The real insight came from conversion rate.  First of all, looking at the conversion rate of a single game is boring.  Because possessions for each team are never more than one away from each other if you win the game you won the conversion rate.  This is one of the things I hate about certain statistics like "breaks" and "turns."  Guess what, if you get more breaks than your opponent you won the game.  If you commit fewer turns, you won the game.

But this metric did offer some insight over a number of games.  For example, there seems to be a clear line between the best teams and the next step down.  Elite teams (Pitt, Oregon, UNCW) have a conversion rate that is typically sub 2.00.  Other teams tend to operate above that mark, with some of the worst being as high as 3+ (which is where my high school team operates at times).  It is no surprise that the average for winning teams would be lower than that for losing teams.  Conversion Rate basically tells you the number of possessions you need to score (on average) so winning means a lower number. The winning teams have an average of 2.06 while the losing teams have an average of 2.47.  There are some teams that lose with a CR below 2.  Those are typically good, or at least efficient, games.
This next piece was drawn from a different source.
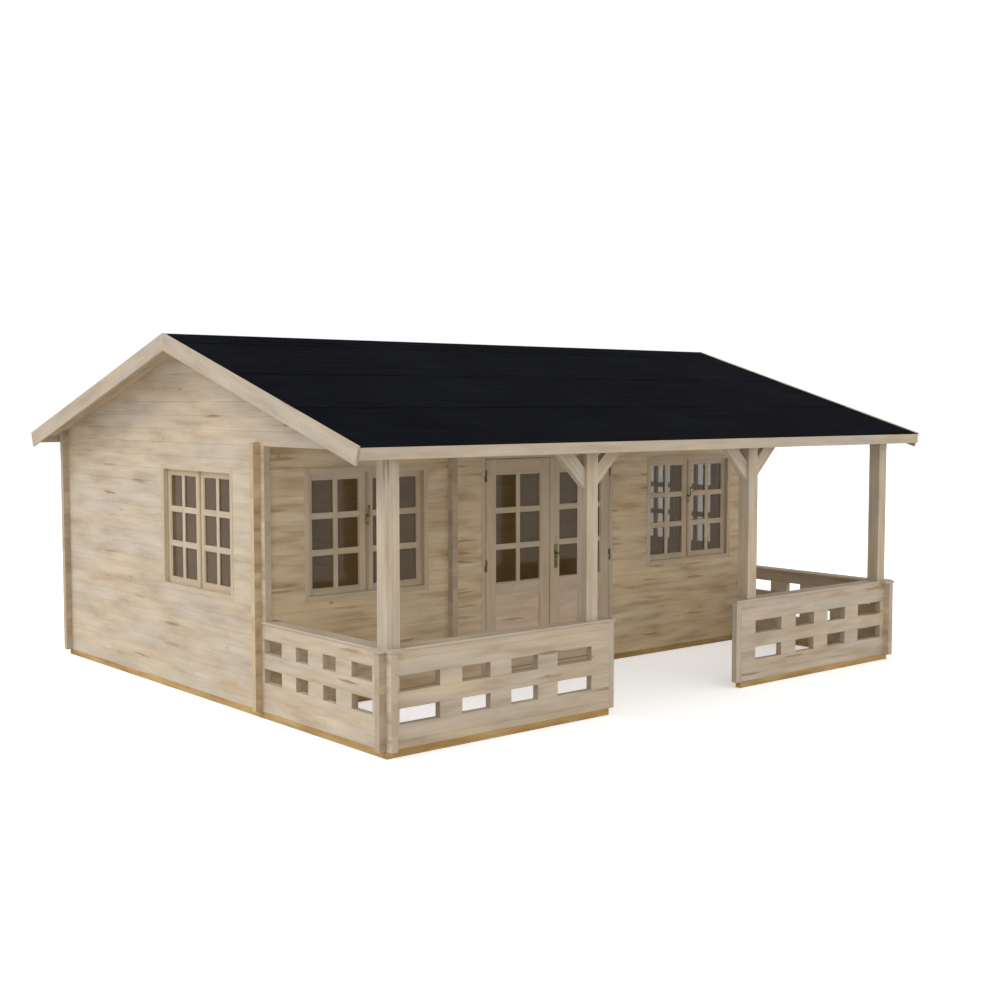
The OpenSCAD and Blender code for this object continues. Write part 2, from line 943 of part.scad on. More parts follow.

What I'm curious about now is how good a predictor average CR for a pair of teams is for the game's outcome.  In general does the team with the lowest CR win future games.  How should standard deviation of CR play into that calculation.  Washington has a poor CR (2.41) but was able to post one sub-2.0 number.  Could they get hot and beat an elite team by putting up their best efficiency number (1.83).  Pitt (1.76!) has a fairly stable CR, so the likelihood of getting a "bad" game out of them seems low.

I feel like there is some room for innovation there.  Given enough data we could look at the effect a "good defensive team's"impact on opponent's CR as compared to that opponent's average CR.  Anyway, I have to go.  Hopefully I didn't ramble too much.